Pacaran dengan pria bule juga mengundang perhatian. Kadang menyenangkan, kadang bikin emosi. Yang menyenangkan, bisa praktek bahasa Inggris tanpa harus dituduh sok keren. Namanya juga si bule tak lancar atau tak bisa berbahasa Indonesia. Ya harus saya yang habis-habisan pasang badan supaya percaya diri berbahasa Inggris. Yang kurang menyenangkan, kalau berjalan kaki dengan bule sering jadi sasaran pria iseng. Saya ingat saat jalan kaki dari kantor lama saya di area Setiabudi ke kedutaan Australia yang lokasinya tak terlalu jauh, sepanjang perjalanan berbagai godaan yang menjurus ke pelecehan seksual harus saya telan pahit. Dari ucapan pria iseng seperti, “Wah... si mister bule pasti enak yaa, pasti gede.” hingga ke aksi coba-coba menyentuh bagian tubuh privat seperti payudara dan bokong. Anggapan negatif seperti ‘wanita Indonesia yang jalan dengan pria bule itu gampangan’ sepertinya masih berlaku. Tentu saja pacar bule saya naik darah, tapi biasanya saya tahan. Tidak bijaksana ribut-ribut dengan orang-orang jalanan di jalan. Jadi biasanya saya buru-buru lari.

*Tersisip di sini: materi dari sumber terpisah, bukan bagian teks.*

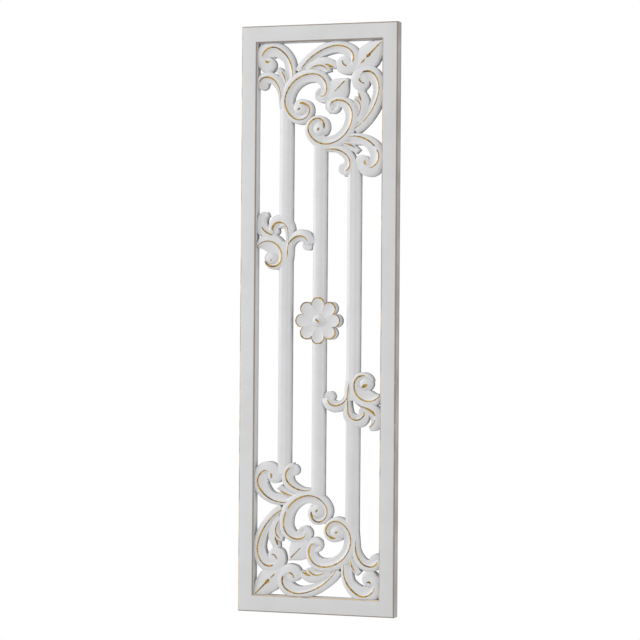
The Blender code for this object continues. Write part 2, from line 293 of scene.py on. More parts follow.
# Dust lies on the walls next to the back, up to a wavering height, and not on the back.
dust_group, given, result = new_group(
    "old_dust", [("Float", "Depth", 0.003), ("Float", "Strength", 0.6)], [("Float", "Mask")])
coordinates = dust_group.nodes.new("ShaderNodeTexCoord").outputs
where = split(dust_group, coordinates["Object"])
facing = split(dust_group, coordinates["Normal"])
from_back = calculate(dust_group, "MULTIPLY", where["Y"], -1.0)
drift = noise(dust_group, coordinates["Object"], 60.0, 2.0)
top = calculate(dust_group, "MULTIPLY", given["Depth"],
                calculate(dust_group, "ADD", 0.4, calculate(dust_group, "MULTIPLY", drift, 1.2)))
low_down = calculate(dust_group, "MULTIPLY", ramp(dust_group, from_back, top, 0.0),
                     ramp(dust_group, facing["Y"], 0.6, 0.3))
dust_group.links.new(calculate(dust_group, "MULTIPLY", low_down, given["Strength"]),
                     result["Mask"])

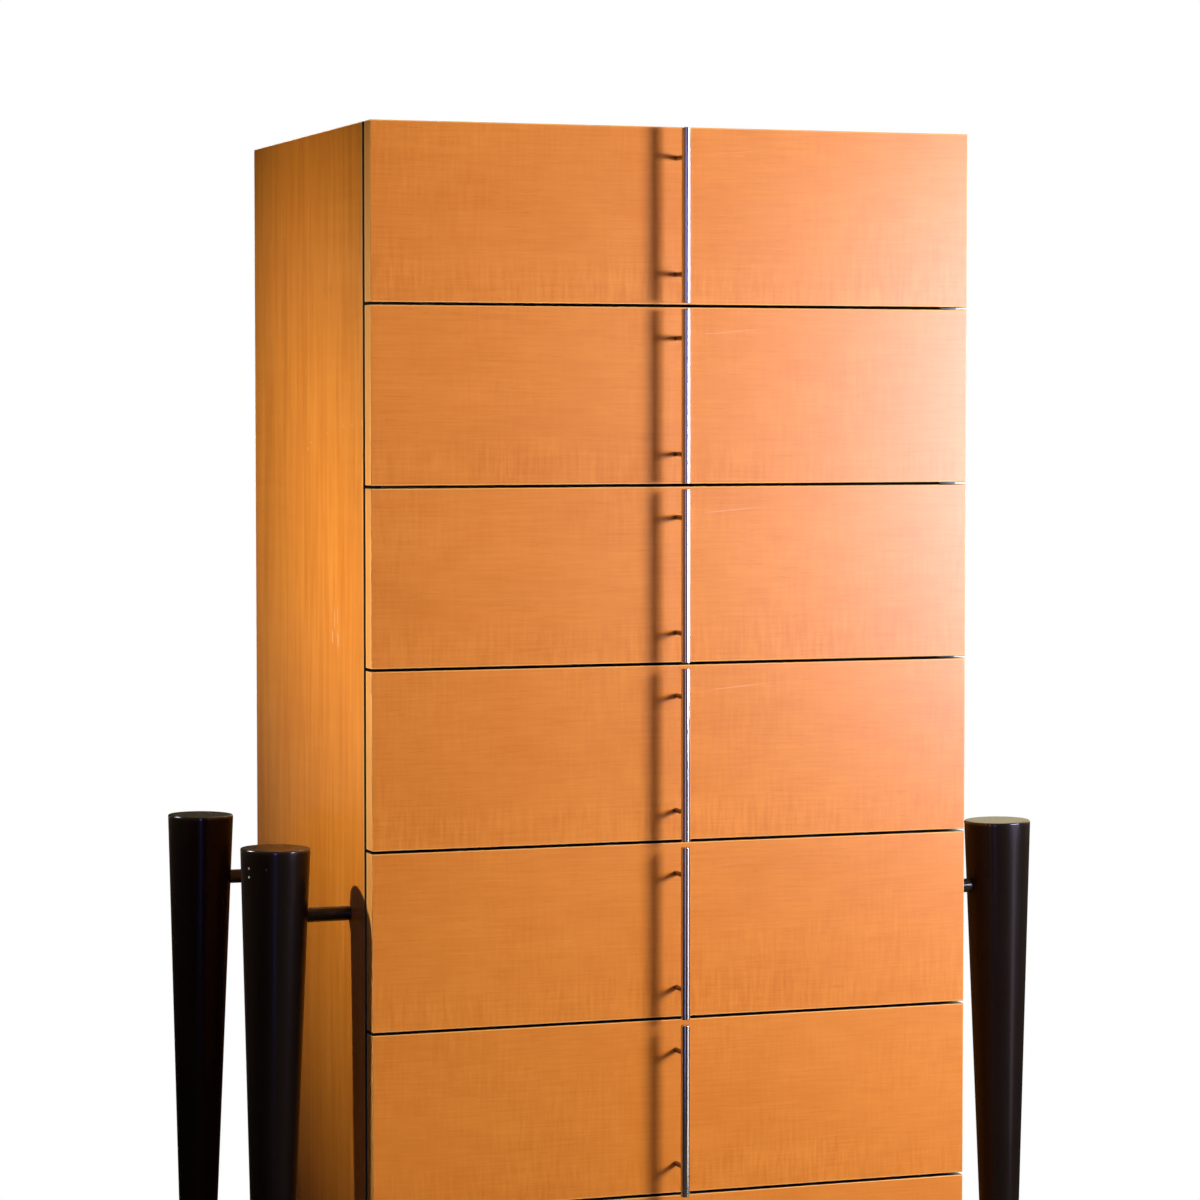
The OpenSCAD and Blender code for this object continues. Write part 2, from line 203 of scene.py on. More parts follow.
backdrop = studio.node("Background", {}, {"Color": shown, "Strength": 1.0})
studio.node("OutputWorld", {}, {"Surface": backdrop})

# Floor: a pale smooth sheet under the legs, which keeps the piece's shadow and runs out into plain
# white around it. Mirrors see its far end as brown as the room behind it.


def new_material(name):
    """A material with its nodes cleared, ready for its finish."""
    material = bpy.data.materials.new(name)
    return material, Finish(material)


def close(finish, surface):
    """Joins the last shader to the material's output."""
    finish.node("OutputMaterial", {}, {"Surface": surface})


def place_on(finish):
    """The surface's own place, in metres, which moves with the piece."""
    return finish.node("TexCoord", {}, {}, "Object")


def add_mesh(name, points, faces):
    """Mesh object at the origin from an array of points and lists of corners."""
    mesh = bpy.data.meshes.new(name)
    mesh.from_pydata(points.tolist(), [], faces)
    made = bpy.data.objects.new(name, mesh)
    bpy.context.scene.collection.objects.link(made)
    return made


floor_reach = 14
corners = floor_reach * np.array([[-1, -1, 0], [1, -1, 0], [1, 1, 0], [-1, 1, 0]])
floor = add_mesh("floor", corners, [(0, 1, 2, 3)])
floor_material, sheet = new_material("floor_sheet")
spot = place_on(sheet)
distance = sheet.node("VectorMath", {"operation": "LENGTH"}, {0: spot}, "Value")
seen = {key: sheet.node("LightPath", {}, {}, socket) for key, socket in light_path.items()}
looked_at = seen["camera"].highest(seen["through"])
bounced = sheet.mix(seen["glossy"], (0.20, 0.18, 0.14), (0.08, 0.07, 0.06))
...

Kalau sedang pesiar ke Bali, bisa lebih heboh lagi. Lagi-lagi perasaan ‘tidak dianggap’ sering muncul. Tidak semuanya, sih, tapi sering terjadi saat window shopping yang ditegur hanya si bule, lagi sight-seeing ke tempat turistik dengan tour-guide, yang dikasih penjelasan hanya si bule, hingga makan di restauran yang dilayani dengan lebih baik pasti si bule. Saya? Mungkin hanya dianggap sebagai pelengkap yang kalau dihilangkan pun tak masalah. Lagi-lagi generalisasi, tapi sering terjadi.
Online Dating
Bukan rahasia lagi, banyak wanita Indonesia yang mengandalkan situs kencan sebagai tempat mencari pria bule. Saya pun sempat menjajal online dating. Maklum, dulu Facebook atau Twitter dan berbagai apps kencan belum ada. Yang berjaya saat itu Friendster dan MySpace.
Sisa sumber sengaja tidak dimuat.